Pensando em tudo isso a Secretaria do Meio Ambiente do Estado de São Paulo está lançando o programa Consumidor-Meio Ambiente. Trata-se de cumprir o deliberado na Eco-Rio 1992, o documento chamado Agenda 21 que, em seu capítulo 4º, afirma: "O recente surgimento, em muitos países, de um público consumidor mais consciente do ponto de vista ecológico, associado a um maior interesse, por parte de algumas indústrias, em fornecer bens de consumo mais saudáveis ambientalmente, constitui acontecimento significativo que deve ser estimulado".
"Os governos e as organizações internacionais, juntamente com o setor privado, devem desenvolver critérios e metodologias de avaliação dos impactos sobre o meio ambiente e das exigências de recursos durante a totalidade dos processos e ao longo de todo o ciclo de vida dos produtos. Os resultados de tal avaliação devem ser transformados em indicadores claros para informação dos consumidores e das pessoas em posição de tomar decisões".
Tudo isso significa que estamos diante de um retorno primitivo à natureza em oposição ao atual estágio de desenvolvimento? Não. A proposta agora que se esboça é de compatibilizar desenvolvimento e defesa do meio ambiente, mesmo porque um dos fatores de degradação do meio ambiente é a pobreza e a idéia de um consumo sustentável passa necessariamente pelo acesso da população ao próprio consumo de bens e serviços essenciais.
Aliás, a CI (Consumers International) não cansa de lembrar que a própria ONU estabeleceu como primeiro direito dos consumidores o direito de acesso ao consumo. Mas não dentro de um modelo já saturado. Desenvolvimento sustentável, acesso aos bens e serviços a todos, consumo sustentável: esses conceitos devem andar juntos.
A discussão internacional aponta para esse sentido. Discute-se mundialmente a edição de normas técnicas -série ISO 14.000- que nortearão as atividades econômicas das empresas no tocante à gestão ambiental de seus processos e produtos finais. Até o início de 1996 tais normas já serão uma realidade. E o consumidor está efetivamente preparado para exercer o papel de pressão social que a ele cabe? Entendemos que, de forma genérica, ainda não.

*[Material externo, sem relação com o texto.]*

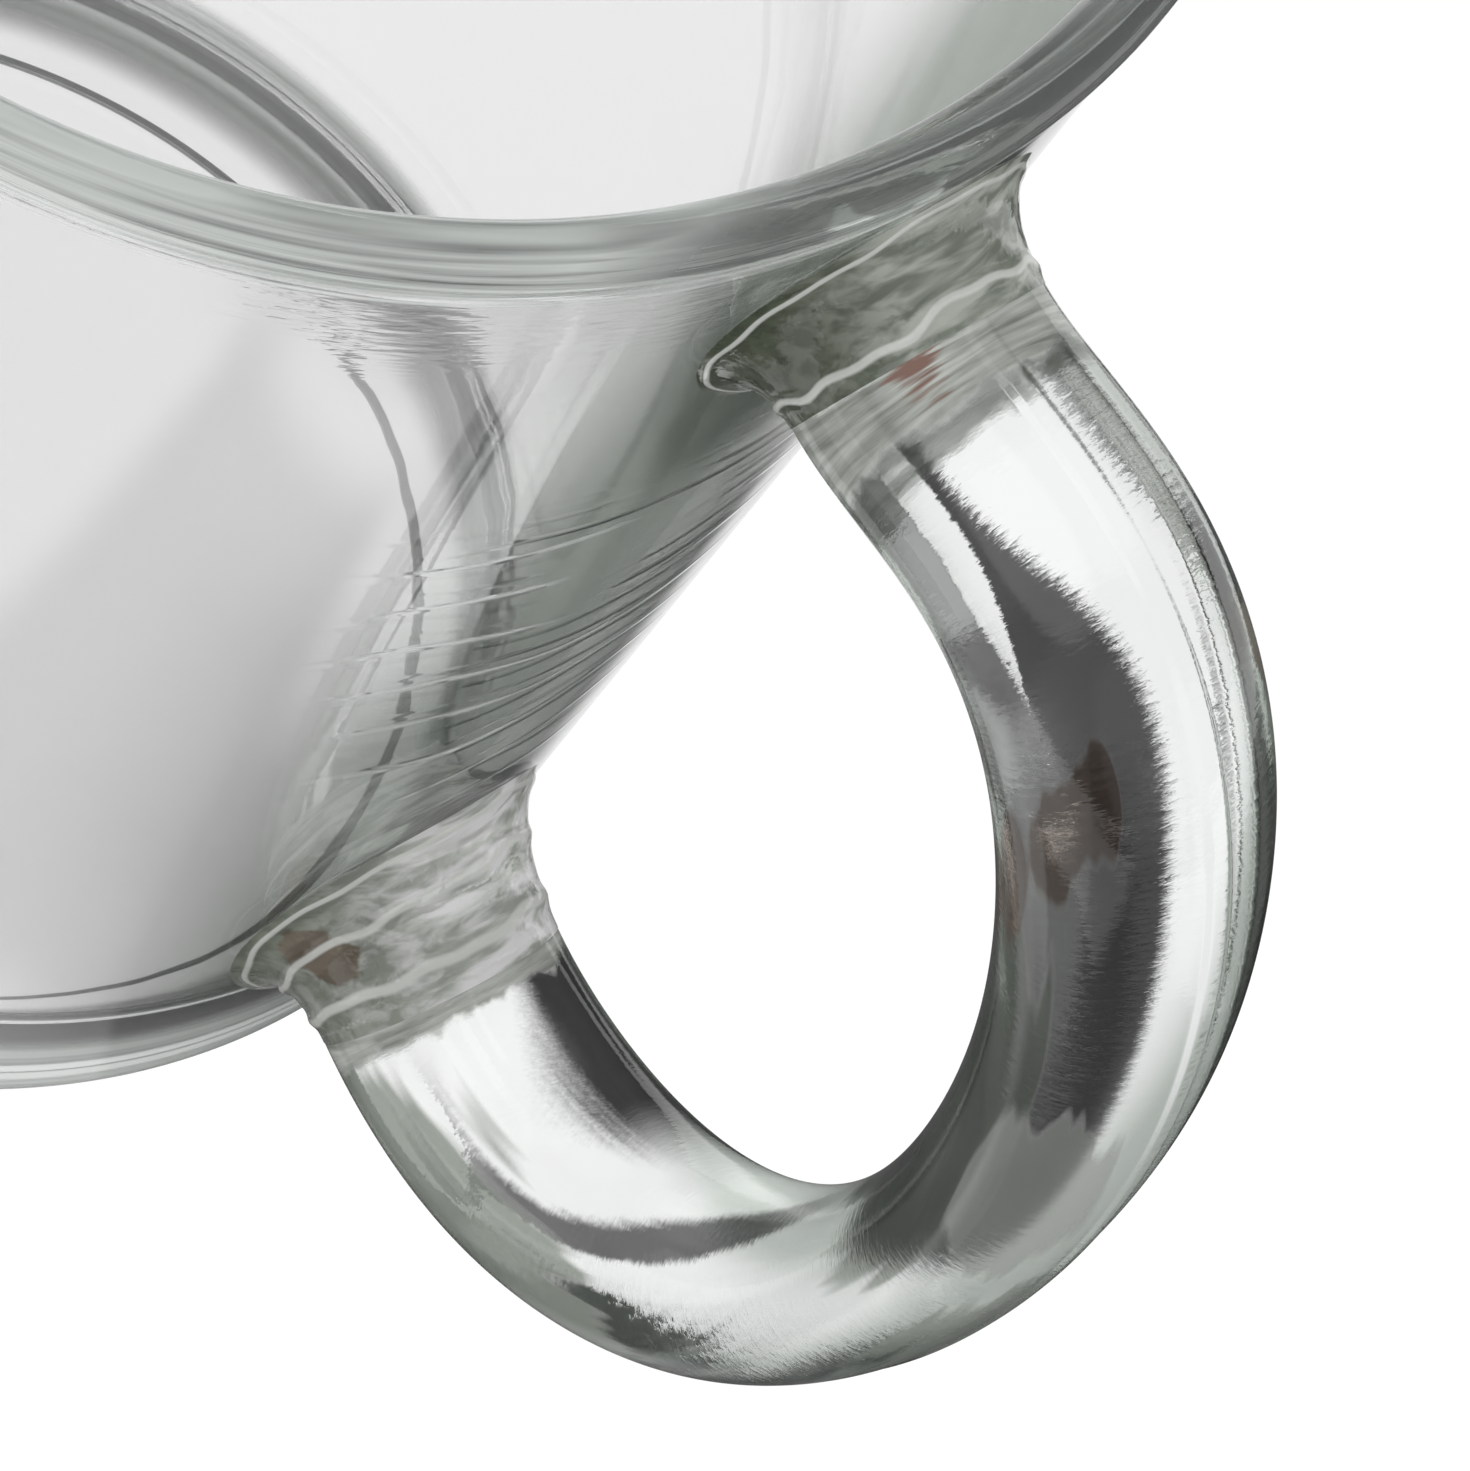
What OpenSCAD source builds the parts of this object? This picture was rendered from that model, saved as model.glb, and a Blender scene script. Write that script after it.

Valorizar os produtos que menos firam o meio ambiente, demonstrando a importância do chamado selo verde; verificar a seriedade das informações das rotulagens dos produtos; fazer pesquisas para determinar o ciclo de vida dos produtos visando orientar os consumidores no momento da compra; incentivar a utilização de produtos reciclados, inclusive com incentivos tributários; banir os processos e produtos perigosos à segurança dos consumidores: essas atividades, entre outras, devem ser feitas para trazer à opinião pública a força do consumidor na defesa do meio ambiente.
"Mudar padrões de consumo", esse é o título do capítulo 4º da Agenda 21 e o objetivo do programa Consumidor-Meio Ambiente. Em resumo: é preciso, pois, buscar formas de orientar o consumidor para que, coletiva ou individualmente, perceba seu poder na preservação do meio ambiente de maneira a ser possível a preservação da vida presente e das gerações futuras. A solidariedade social, sim, deve ser infinita.

FABIO FELDMANN, 40, é secretário do Meio Ambiente do Estado de São Paulo, deputado federal licenciado pelo PSDB-SP e presidente da Abema (Associação Brasileira de Entidades de Meio Ambiente).

MARCELO GOMES SODRÉ, 38, é coordenador do programa Consumidor-Meio Ambiente da Secretaria do Meio Ambiente, secretário do Instituto Brasileiro de Política e Direito do Consumidor (Brasilcon) e professor da PUC-SP (Pontifícia Universidade Católica de São Paulo).